Midsize enterprises also tend to have weaker or limited process controls than larger companies, given the expense and impact on productivity. For example, they may not segregate employee duties because of a slim workforce. A single person may control an entire process, such as accounts payables and receivables, and only one person’s signature may be required on company checks.

Smaller companies also are more likely to have blurred job responsibilities and few if any, checks and balances. Reporting responsibilities are confined to perhaps one person up the chain of command, and no one else is delegated the task of reviewing and evaluating the authenticity of financial transactions.

How It Happens

Fortunately, there are proven processes to decrease the risk of fraud by reducing the opportunity to commit it. The first step is becoming aware of some of the common areas at risk for fraud.

•Forged checks.
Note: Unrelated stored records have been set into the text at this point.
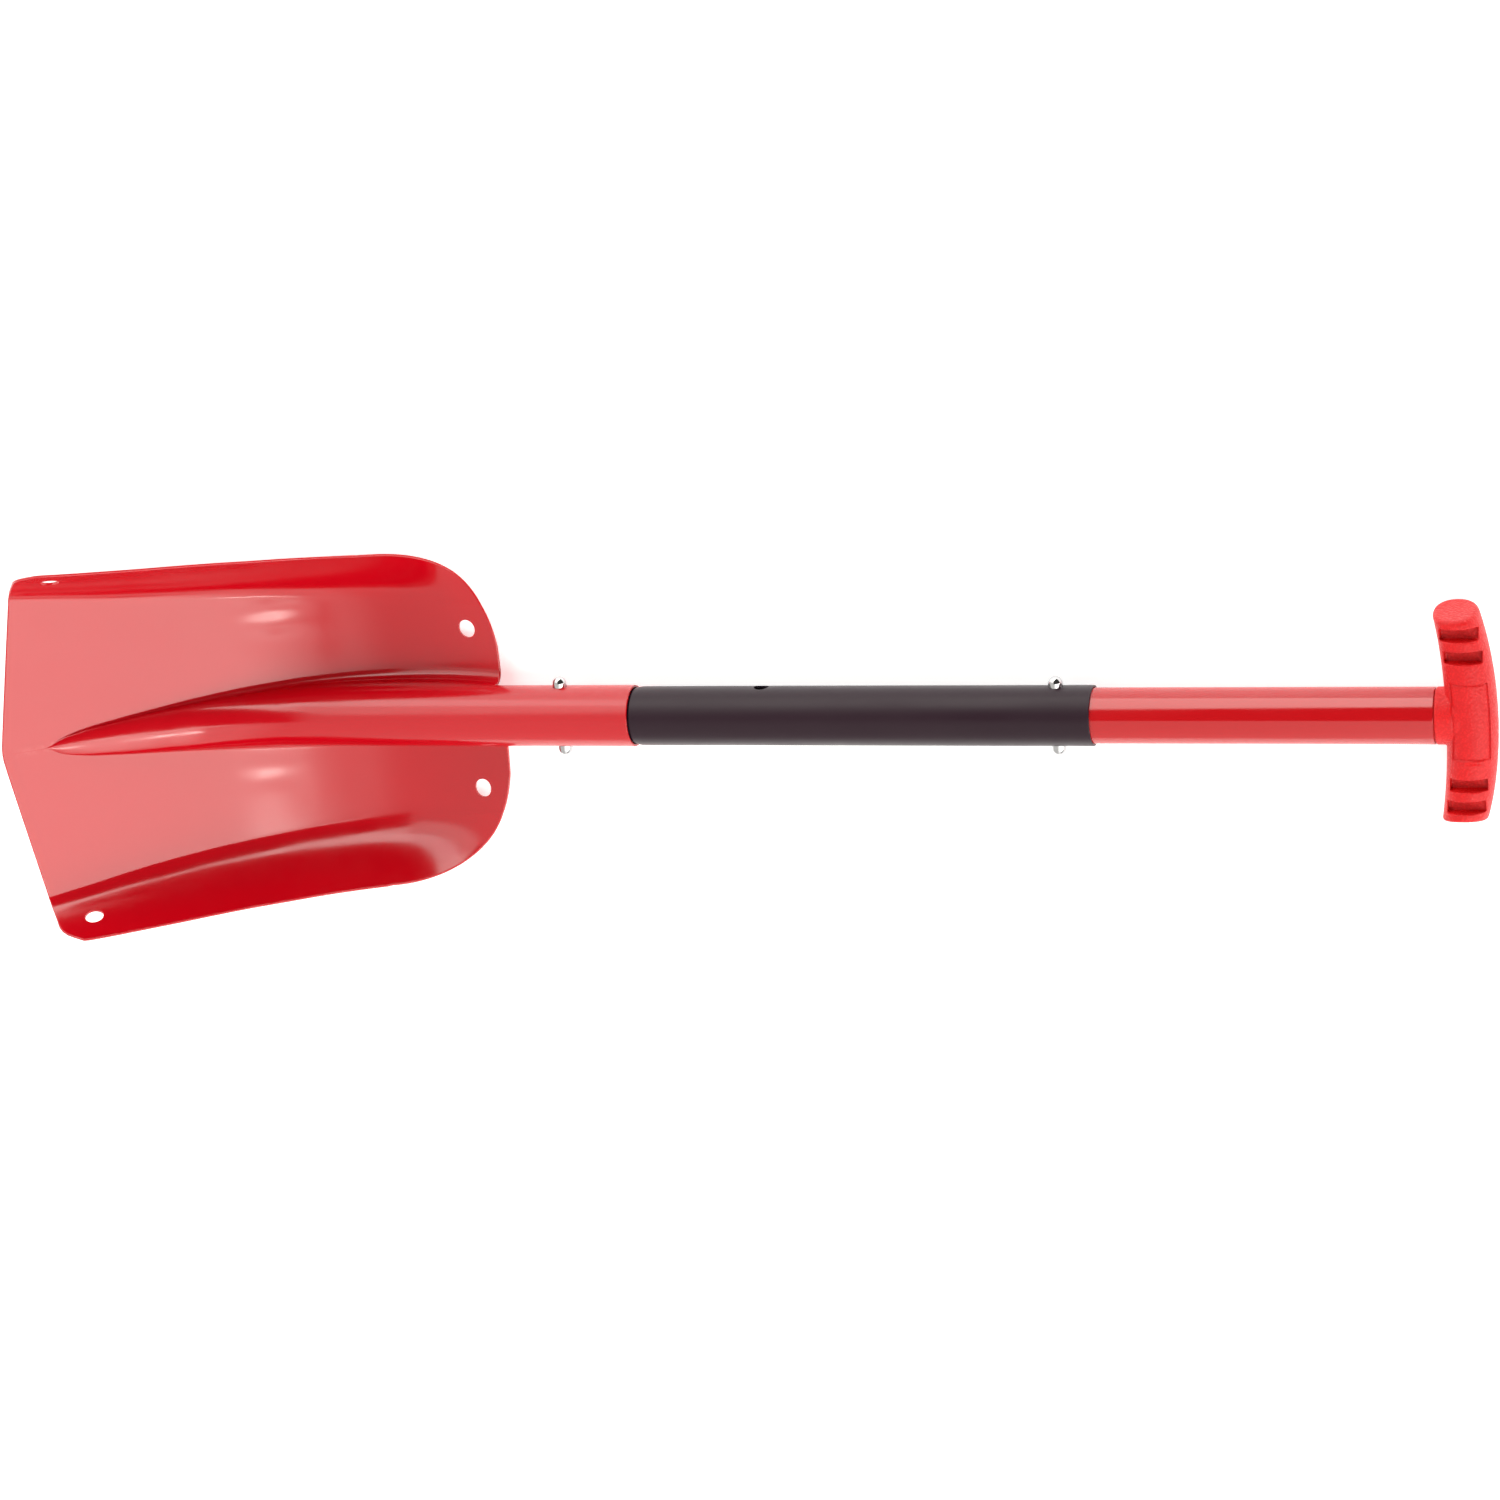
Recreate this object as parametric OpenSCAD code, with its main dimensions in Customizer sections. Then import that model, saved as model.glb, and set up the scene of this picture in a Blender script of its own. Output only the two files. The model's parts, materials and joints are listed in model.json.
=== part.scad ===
// Collapsible avalanche shovel: pressed aluminium blade with a rolled socket,
// a black middle tube, a telescoping handle tube with a moulded T-grip, and
// two spring clips whose snap buttons lock the joints.
// Frame: +X along the shaft towards the grip, +Y across, +Z out of the open
// side of the scoop. Origin on the shaft axis, halfway along the black tube.

/* [Blade] */
// Sheet thickness of the pressed blade
sheet_t = 1.5; // [1.2:0.1:2]
// Height of the blade's tip above the shaft axis
tip_z = 82.4; // [70:0.2:90]
// Half width of the scoop at the mouth, between the tops of its side walls
mouth_half = 104.8; // [102:0.2:107]
// Radius of the holes in the blade's corners
corner_hole_r = 5.1; // [4:0.1:6]

/* [Shaft] */
// Outer radius of the rolled socket
socket_r = 17; // [16.9:0.1:17.2]
// Outer radius of the middle tube
middle_r = 16.25; // [16.2:0.05:16.5]
// Outer radius of the handle tube
handle_r = 15; // [14.8:0.05:15.0]
// Wall of the handle tube
tube_wall = 1.2; // [1:0.1:1.4]
// Distance between the two lock positions of the handle tube
travel = 163; // [150:1:170]

/* [Snap buttons] */
// Radius of a snap button
button_r = 4; // [3.4:0.1:4.2]
// How far a snap button stands out of its tube
button_out = 5.6; // [4:0.1:5.8]
// Thickness of the spring clips' leaf
leaf_t = 0.8; // [0.6:0.1:1]
// Width of the spring clips' leaf
leaf_w = 9; // [7:0.5:9]

/* [Grip] */
// Half length of the T-grip, across the shaft
grip_half = 59.2; // [52:0.2:60]
// Depth of the four pockets in the grip
pocket_depth = 9; // [4:0.5:11]

/* [Hidden] */

// stations along the shaft
tip_x = -474.4;          // blade tip
rear_x = -210;           // rear edge of the blade
socket_x = -128.3;       // socket rim
neck_x = -196;           // lower end of the middle tube, inside the socket
middle_x = 128.3;        // upper end of the middle tube
handle_x0 = 84;          // lower end of the handle tube
handle_x1 = 307;         // upper end of the handle tube, at the grip's neck
low_btn_x = -171.2;      // lower snap buttons
up_btn_x = 108;          // upper snap buttons
socket_in = socket_r - sheet_t;
neck_r = socket_in - 0.06;
neck_in = neck_r - tube_wall;
middle_in = handle_r + 0.05;
handle_in = handle_r - tube_wall;
hole_r = button_r + 0.08;

// ---- the pressed sheet, described by its mid-surface ----
function lerp(a, b, t) = a + (b - a) * t;
function clamp01(t) = min(1, max(0, t));
function smooth(t) = let (u = clamp01(t)) u * u * (3 - 2 * u);

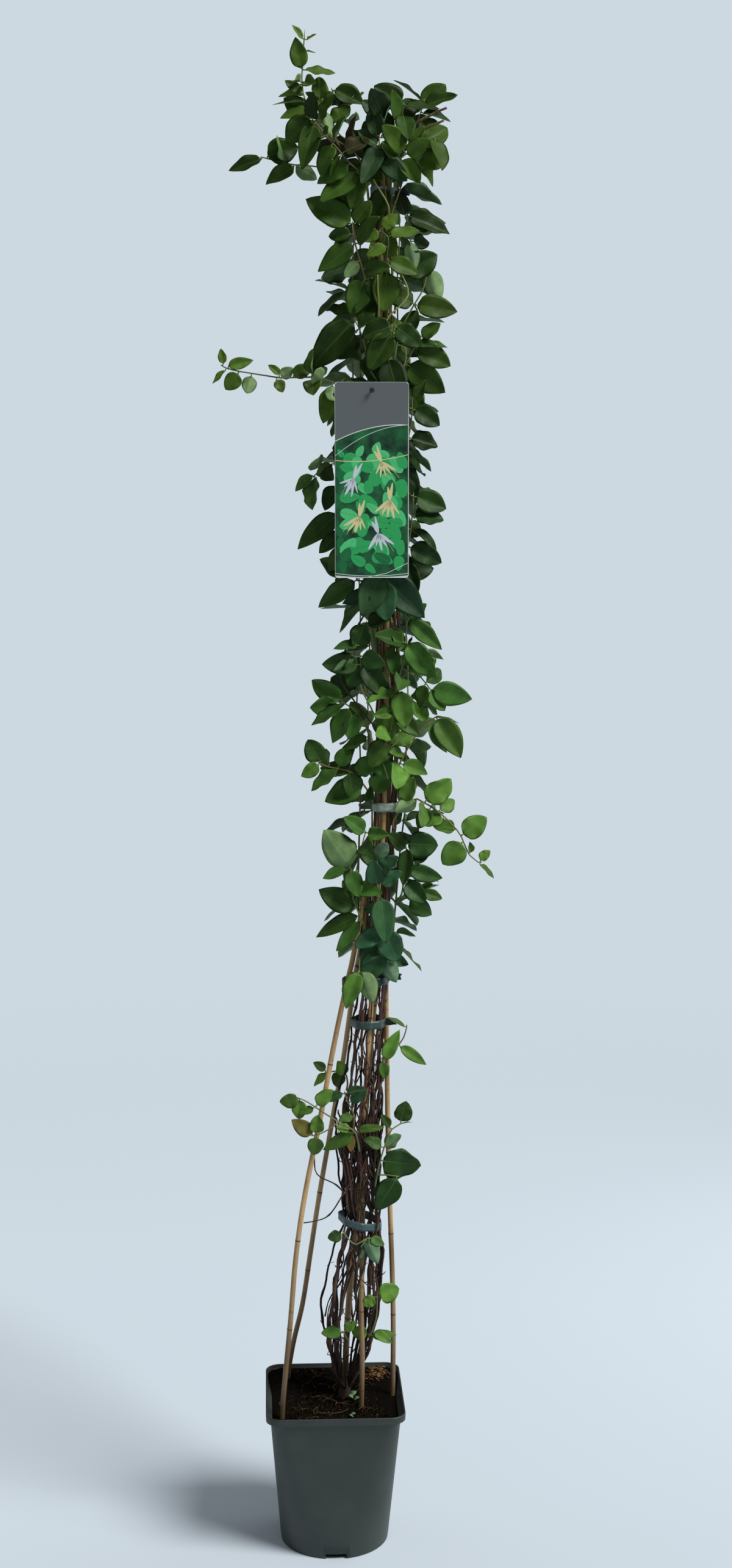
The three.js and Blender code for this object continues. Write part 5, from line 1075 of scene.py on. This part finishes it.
def add_front_stem(mesh, rng, start, end, cane):
    """Thin stem from one woody stem to another that passes in front of the cane."""
    points = [start]
    for share in (0.3, 0.5, 0.7):
        spot = start.lerp(end, share)
        front = at_height(cane, spot.z / MM)
        reach = 1.0 if share == 0.5 else 0.8
        spot.y += (front.y - rng.uniform(5.5, 9) * MM - spot.y) * reach
        spot.x += rng.uniform(-3, 3) * MM
        points.append(spot)
    points.append(end)
    size = rng.uniform(0.75, 1.5) * MM
    fine, fat = knotted(points, [size] * 5, rng, 0.8 * MM, 7)
    mesh.add(*sweep(fine, fat, 6, 0.2, rng), (rng.uniform(0.5, 1.3),) * 3, BARK_SLOT)


def add_curl(mesh, rng, start):
    inward = (bundle_middle(start.z) - start).normalized()
    side = inward.cross(UP)
    reach = rng.uniform(8, 26) * MM
    bend = rng.choice((-1, 1))
    points = [start]
    for k in range(1, 6):
        share = k / 5
        spot = start + side * (bend * reach * math.sin(share * 2.2))
        spot += inward * (reach * 0.5 * share * share)
        points.append(spot + UP * (reach * share * rng.uniform(0.7, 1.1)))
    fine, fat = smooth_path(points, [0.75 * MM - 0.09 * MM * k for k in range(6)], 4 * MM)
    mesh.add(*sweep(fine, fat, 5), PLAIN, BARK_SLOT)


# ------------------------------------------------------------------ pot and soil

def rounded_outline(half_x, half_y, corner, per_corner):
    """Closed outline of a rectangle with round corners."""
    outline = []
    for i in range(4 * per_corner):
        quarter, step = divmod(i, per_corner)
        angle = math.radians((quarter + step / (per_corner - 1)) * 90)
        sign_x = 1 if quarter in (0, 3) else -1
        sign_y = 1 if quarter < 2 else -1
        outline.append((sign_x * (half_x - corner) + corner * math.cos(angle),
                        sign_y * (half_y - corner) + corner * math.sin(angle)))
    return outline


def rounded_square(half, corner, z, per_corner=12):
    return [Vector((x, y, z)) for x, y in rounded_outline(half, half, corner, per_corner)]


def pot_section(z, inset=0.0):
    """Half width and corner radius of the pot's wall at a height under its rim."""
    share = z / NECK_HEIGHT
    half = POT_FOOT + (POT_NECK - POT_FOOT) * share
    corner = POT_FOOT + (POT_CORNER - 2 * MM - POT_FOOT) * share
    return half - inset, max(corner - inset, 3 * MM)


OUTER_LEVELS = (0, 0.6, 3, 30, 60, 90, 120, 150, 175)  # of the wall, in millimetres
INNER_LEVELS = (150, 100, 50, 2.5)
FOOT_BEVEL = 0.6 * MM
LIP = (  # half width and height round the turned-out lip
    (POT_NECK + 0.4 * MM, NECK_HEIGHT - 0.2 * MM), (POT_RIM - 1.2 * MM, NECK_HEIGHT),
    (POT_RIM - 0.3 * MM, NECK_HEIGHT + 0.4 * MM), (POT_RIM - 0.2 * MM, NECK_HEIGHT + 1.2 * MM),
    (POT_RIM, POT_HEIGHT - 1.2 * MM), (POT_RIM - 0.3 * MM, POT_HEIGHT - 0.3 * MM),
    (POT_RIM - 1 * MM, POT_HEIGHT), (POT_RIM - 1.8 * MM, POT_HEIGHT - 0.2 * MM),
    (POT_RIM - 2.2 * MM, POT_HEIGHT - 1 * MM), (POT_RIM - 2.4 * MM, NECK_HEIGHT + 2.4 * MM),
    (POT_NECK - POT_WALL, NECK_HEIGHT),
)
# Cutters: a drain notch in the foot and a slot in the rim.
NOTCH = (27, 9, 14)
NOTCH_OUT = 70.5 * MM
RIM_SLOT = (8, 8, 3)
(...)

Instead of depositing a customer’s check in the company’s bank account, the check is forged with the bookkeeper’s name and then deposited in his or her account.
•Fictitious vendor. Employees can set up a fake vendor that provides “invoices” to the company. The employee will then mail a check off to the fictitious company or deposit the funds in the fake vendor’s bank account.
•Forged invoices. Legitimate vendors can also be a vehicle to fraud with employees altering amount on the invoice so that it is higher than the true amount, with the employee pocketing the difference.
•Fabricate a fictitious or “ghost” employee. This is most often committed by a payroll clerk who sends a salary check every week to the “employee,” and then deposits the check in a bank account he or she controls.
•Fraudulent expense reports. An employee creates fictitious expenses that appear to be legitimate, but aren’t. The problem is the report is rubber-stamped by a superior, who gives it cursory examination at best. Company credit cards are a comparable example, used for personal and not business expenses.
Other white-collar crimes are less sophisticated but equally expensive, ranging from skimming money out of cash registers to the theft of expensive equipment like laptop computers and high-end furnishings or clothing, which are then sold on the black market. Even routine pilfering of company supplies can add up over time to big dollars.

Reducing a company’s risk requires a mix of internal procedural changes, regular and ad hoc audits, clear policies forbidding fraudulent activities, and stringent penalties for employees caught in the act, including job termination and prosecution.

Getting Help

Working with insurance professionals can be of particular help to smaller enterprises, given their capital constraints and personnel resources. Specialized brokers and carriers are valuable partners in the fight against crime. They will ask the right questions and prescribe preventative measures to help companies reduce fraud.

Best of all, they can help these organizations purchase the insurance policies that are right for their risk profile, with terms, conditions and financial limits that come into play. In these difficult economic times, prudence — not cynicism — is paramount. Thankfully, most employees are honest and trustworthy. It is for their welfare that employers must remain vigilant and secure.